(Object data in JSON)
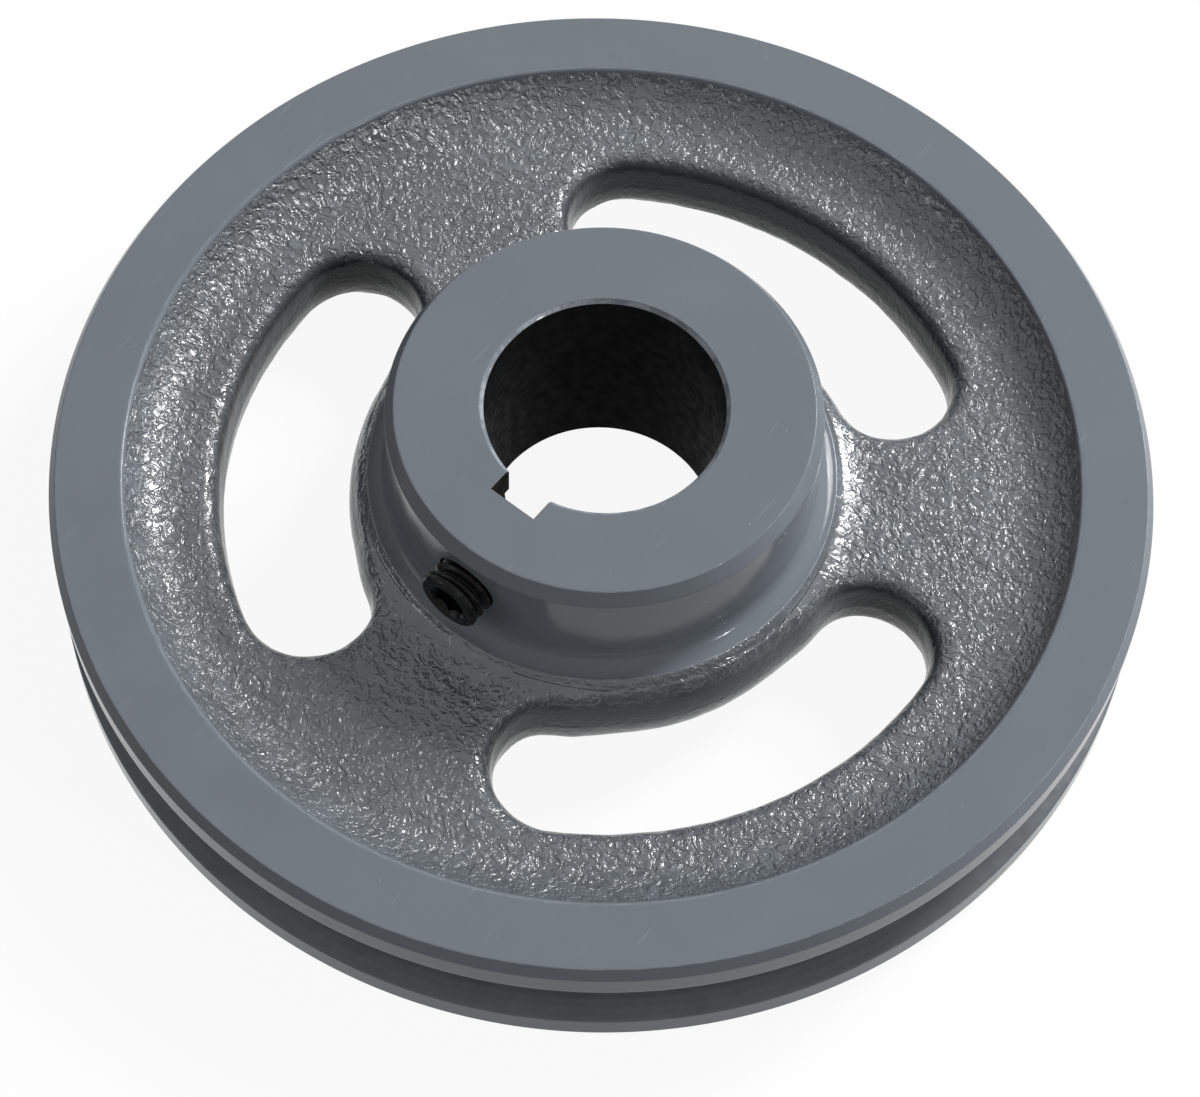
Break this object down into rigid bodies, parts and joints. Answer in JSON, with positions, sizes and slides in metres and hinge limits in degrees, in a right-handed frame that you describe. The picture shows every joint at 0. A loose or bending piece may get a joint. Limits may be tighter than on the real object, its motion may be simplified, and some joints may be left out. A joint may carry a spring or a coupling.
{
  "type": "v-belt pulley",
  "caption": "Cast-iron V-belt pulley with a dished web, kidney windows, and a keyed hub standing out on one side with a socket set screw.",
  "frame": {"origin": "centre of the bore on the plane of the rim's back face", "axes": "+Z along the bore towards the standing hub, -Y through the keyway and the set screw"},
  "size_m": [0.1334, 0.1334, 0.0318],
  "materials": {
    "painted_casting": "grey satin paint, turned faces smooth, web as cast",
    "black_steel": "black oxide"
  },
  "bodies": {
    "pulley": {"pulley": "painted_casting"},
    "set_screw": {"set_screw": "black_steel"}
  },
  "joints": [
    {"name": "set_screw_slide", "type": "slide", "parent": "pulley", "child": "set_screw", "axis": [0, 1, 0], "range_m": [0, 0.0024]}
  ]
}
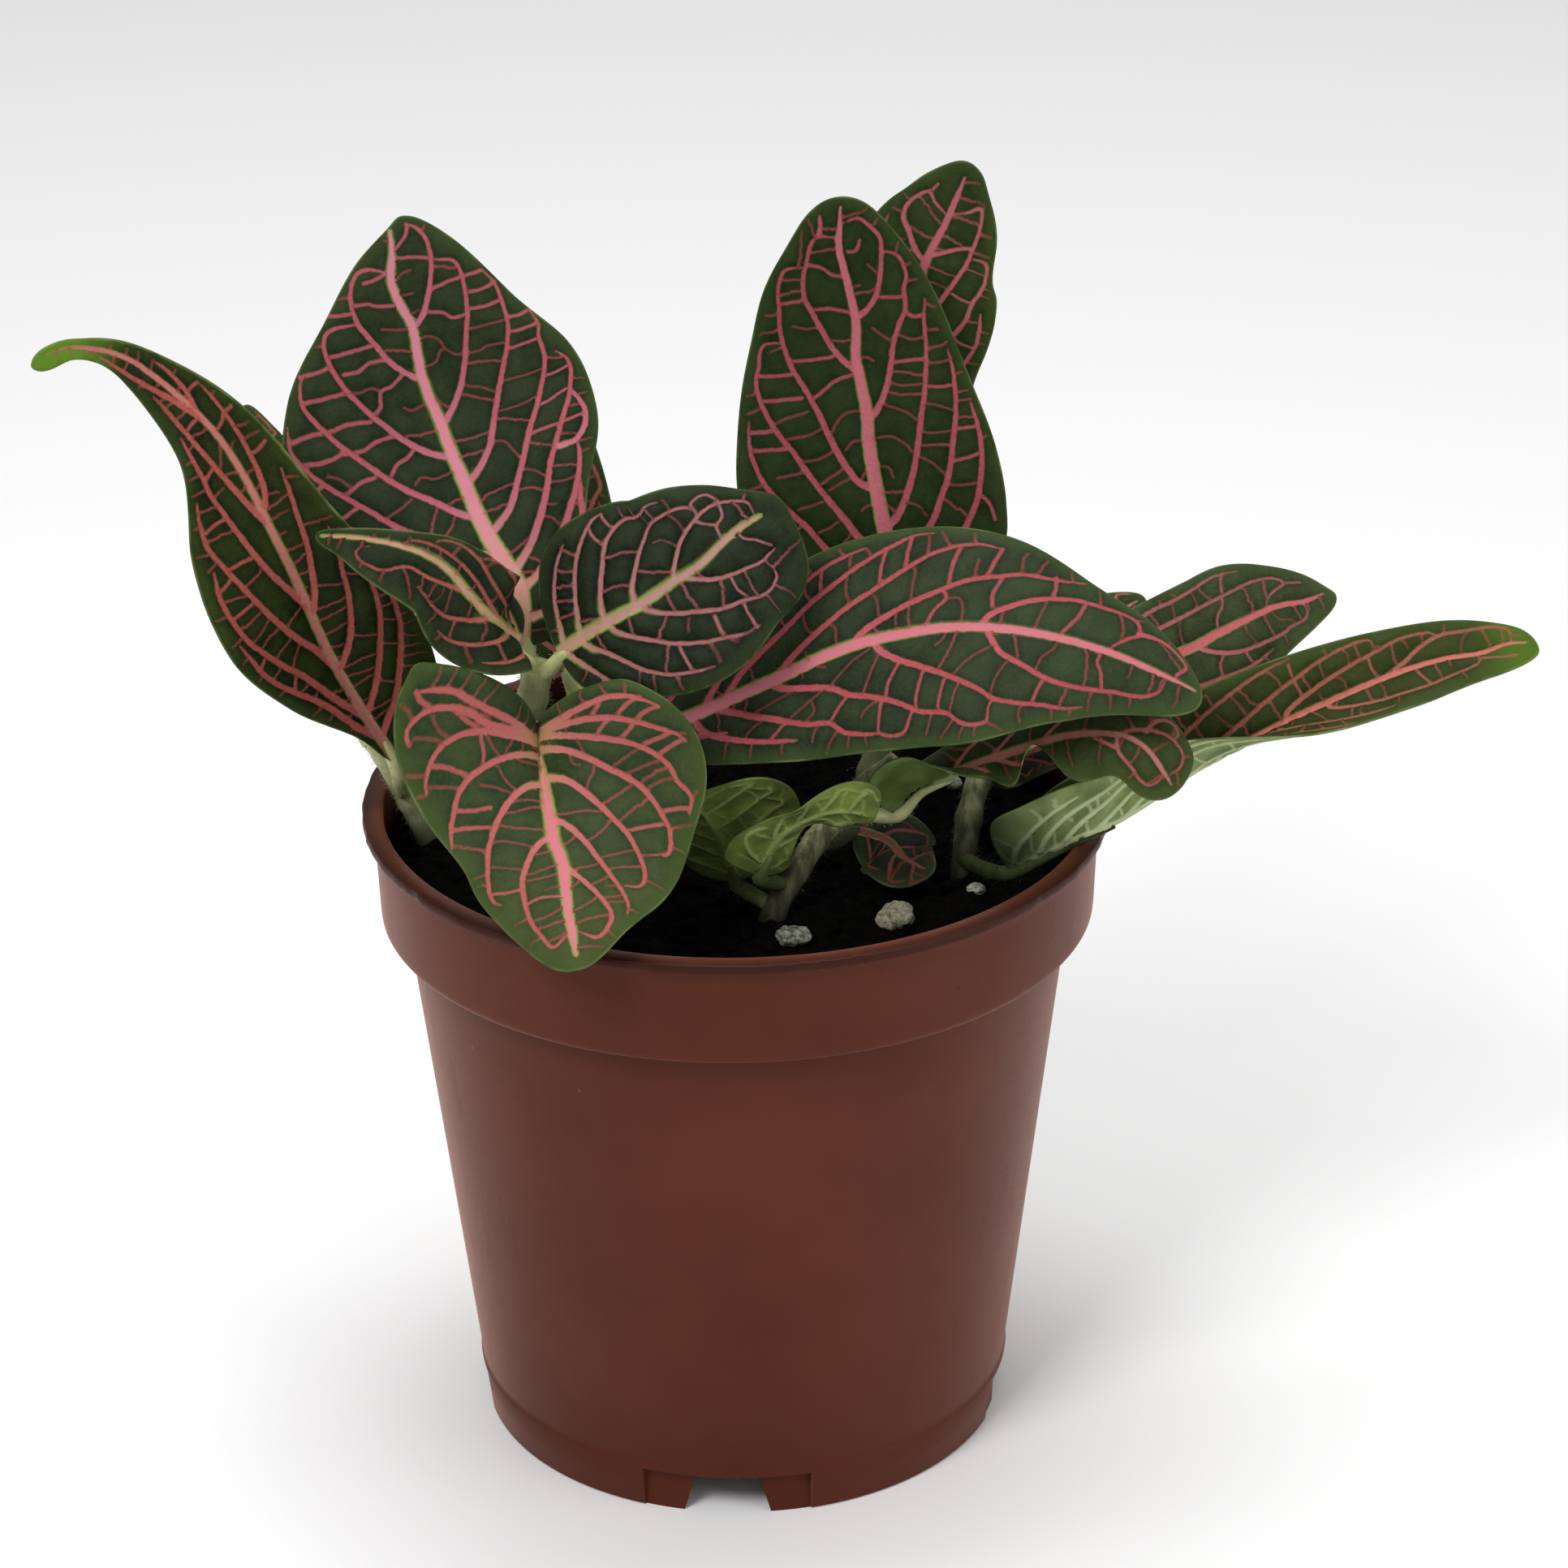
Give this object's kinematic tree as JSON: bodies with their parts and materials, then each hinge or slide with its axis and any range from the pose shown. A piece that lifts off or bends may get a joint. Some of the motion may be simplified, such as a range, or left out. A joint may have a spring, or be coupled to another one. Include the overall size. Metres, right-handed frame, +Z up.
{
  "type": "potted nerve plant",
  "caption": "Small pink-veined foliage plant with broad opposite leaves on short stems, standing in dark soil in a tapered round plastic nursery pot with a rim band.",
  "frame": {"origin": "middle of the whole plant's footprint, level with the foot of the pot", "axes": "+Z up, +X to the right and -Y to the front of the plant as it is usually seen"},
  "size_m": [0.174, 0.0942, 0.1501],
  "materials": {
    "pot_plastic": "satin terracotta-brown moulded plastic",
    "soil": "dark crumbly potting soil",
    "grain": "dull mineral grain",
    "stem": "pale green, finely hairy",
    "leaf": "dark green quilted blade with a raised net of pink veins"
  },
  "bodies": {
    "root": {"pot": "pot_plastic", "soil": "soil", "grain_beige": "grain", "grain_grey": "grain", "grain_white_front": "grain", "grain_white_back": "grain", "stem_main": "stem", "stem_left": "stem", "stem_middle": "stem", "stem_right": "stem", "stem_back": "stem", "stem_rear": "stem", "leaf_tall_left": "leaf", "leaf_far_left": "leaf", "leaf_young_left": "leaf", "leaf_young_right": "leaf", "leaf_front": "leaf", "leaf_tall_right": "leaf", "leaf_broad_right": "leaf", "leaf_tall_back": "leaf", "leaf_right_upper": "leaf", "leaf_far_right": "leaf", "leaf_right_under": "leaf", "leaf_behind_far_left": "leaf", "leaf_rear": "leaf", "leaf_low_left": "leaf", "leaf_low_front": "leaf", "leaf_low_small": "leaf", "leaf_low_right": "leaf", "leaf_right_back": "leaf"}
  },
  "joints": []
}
...
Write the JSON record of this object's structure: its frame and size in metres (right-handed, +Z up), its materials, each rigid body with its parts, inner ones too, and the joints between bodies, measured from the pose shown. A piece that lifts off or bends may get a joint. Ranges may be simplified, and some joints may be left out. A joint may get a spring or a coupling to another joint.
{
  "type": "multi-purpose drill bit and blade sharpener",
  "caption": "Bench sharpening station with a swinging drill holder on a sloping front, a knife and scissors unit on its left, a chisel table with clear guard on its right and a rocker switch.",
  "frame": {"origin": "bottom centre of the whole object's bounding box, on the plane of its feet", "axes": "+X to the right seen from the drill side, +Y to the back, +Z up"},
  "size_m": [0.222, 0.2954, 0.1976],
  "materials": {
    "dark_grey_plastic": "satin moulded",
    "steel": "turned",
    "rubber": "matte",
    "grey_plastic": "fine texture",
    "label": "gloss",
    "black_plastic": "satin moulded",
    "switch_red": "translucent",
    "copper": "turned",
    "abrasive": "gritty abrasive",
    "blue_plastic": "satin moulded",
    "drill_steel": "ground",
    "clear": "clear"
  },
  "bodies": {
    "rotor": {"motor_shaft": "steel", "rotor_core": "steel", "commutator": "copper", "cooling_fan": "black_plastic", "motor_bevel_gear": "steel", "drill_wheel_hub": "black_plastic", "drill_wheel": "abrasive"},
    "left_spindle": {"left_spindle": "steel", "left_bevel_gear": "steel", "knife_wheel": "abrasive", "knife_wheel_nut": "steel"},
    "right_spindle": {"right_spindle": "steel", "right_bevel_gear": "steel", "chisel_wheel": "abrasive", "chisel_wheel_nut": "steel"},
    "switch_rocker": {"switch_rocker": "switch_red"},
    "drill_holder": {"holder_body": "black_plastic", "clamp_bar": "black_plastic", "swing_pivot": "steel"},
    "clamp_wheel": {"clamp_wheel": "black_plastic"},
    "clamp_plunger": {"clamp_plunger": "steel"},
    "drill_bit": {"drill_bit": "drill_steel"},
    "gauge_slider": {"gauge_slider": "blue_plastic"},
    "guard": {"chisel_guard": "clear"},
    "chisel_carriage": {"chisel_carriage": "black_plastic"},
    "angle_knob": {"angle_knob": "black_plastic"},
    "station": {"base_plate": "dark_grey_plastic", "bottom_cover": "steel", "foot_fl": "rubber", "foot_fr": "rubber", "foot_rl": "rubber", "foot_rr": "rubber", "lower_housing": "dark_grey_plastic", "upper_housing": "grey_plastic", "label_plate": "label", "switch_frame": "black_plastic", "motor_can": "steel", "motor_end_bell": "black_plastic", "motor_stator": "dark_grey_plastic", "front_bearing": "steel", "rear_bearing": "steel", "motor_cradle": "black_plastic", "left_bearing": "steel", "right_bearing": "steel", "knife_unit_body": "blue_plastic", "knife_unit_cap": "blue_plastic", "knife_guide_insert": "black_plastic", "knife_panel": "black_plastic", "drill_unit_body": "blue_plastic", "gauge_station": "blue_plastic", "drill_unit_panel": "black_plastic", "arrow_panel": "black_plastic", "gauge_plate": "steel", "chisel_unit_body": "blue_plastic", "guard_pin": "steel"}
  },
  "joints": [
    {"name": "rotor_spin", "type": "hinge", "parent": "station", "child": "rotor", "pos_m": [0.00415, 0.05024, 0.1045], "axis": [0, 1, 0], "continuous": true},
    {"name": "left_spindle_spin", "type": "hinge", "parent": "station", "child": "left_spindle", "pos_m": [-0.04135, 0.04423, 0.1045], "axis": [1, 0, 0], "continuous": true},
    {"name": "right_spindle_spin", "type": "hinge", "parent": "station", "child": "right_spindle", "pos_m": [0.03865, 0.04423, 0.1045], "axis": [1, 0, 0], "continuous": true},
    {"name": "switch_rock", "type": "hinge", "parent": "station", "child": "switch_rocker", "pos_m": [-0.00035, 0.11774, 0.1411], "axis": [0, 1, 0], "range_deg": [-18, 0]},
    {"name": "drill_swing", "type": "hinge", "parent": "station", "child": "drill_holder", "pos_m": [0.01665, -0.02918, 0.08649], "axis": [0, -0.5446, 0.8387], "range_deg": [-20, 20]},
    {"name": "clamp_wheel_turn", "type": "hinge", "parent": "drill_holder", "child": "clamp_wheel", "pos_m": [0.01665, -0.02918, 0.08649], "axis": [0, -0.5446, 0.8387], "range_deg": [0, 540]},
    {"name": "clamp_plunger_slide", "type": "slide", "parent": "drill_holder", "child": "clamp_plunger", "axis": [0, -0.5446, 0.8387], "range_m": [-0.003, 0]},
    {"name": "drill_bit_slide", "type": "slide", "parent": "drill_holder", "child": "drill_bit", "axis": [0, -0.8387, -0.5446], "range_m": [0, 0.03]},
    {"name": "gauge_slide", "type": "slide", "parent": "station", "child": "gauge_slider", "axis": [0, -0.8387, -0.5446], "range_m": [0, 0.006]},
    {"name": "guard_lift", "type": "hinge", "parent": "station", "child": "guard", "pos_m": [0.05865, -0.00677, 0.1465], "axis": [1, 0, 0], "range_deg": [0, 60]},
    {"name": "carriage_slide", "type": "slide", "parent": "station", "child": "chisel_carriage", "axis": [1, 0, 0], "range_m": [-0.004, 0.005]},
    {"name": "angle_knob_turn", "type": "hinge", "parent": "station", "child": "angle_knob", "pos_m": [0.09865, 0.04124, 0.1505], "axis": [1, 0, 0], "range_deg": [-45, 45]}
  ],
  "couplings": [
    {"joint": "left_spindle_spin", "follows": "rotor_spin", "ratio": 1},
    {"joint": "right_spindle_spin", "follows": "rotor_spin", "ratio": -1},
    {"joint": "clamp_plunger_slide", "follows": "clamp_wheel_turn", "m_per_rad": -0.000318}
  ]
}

## STATED GOAL
Gather and copy every line of the data in which the string "shown" is found.

## IN RESPONSE
Give this object's kinematic tree as JSON: bodies with their parts and materials, then each hinge or slide with its axis and any range from the pose shown. A piece that lifts off or bends may get a joint. Some of the motion may be simplified, such as a range, or left out. A joint may have a spring, or be coupled to another one. Include the overall size. Metres, right-handed frame, +Z up.
Write the JSON record of this object's structure: its frame and size in metres (right-handed, +Z up), its materials, each rigid body with its parts, inner ones too, and the joints between bodies, measured from the pose shown. A piece that lifts off or bends may get a joint. Ranges may be simplified, and some joints may be left out. A joint may get a spring or a coupling to another joint.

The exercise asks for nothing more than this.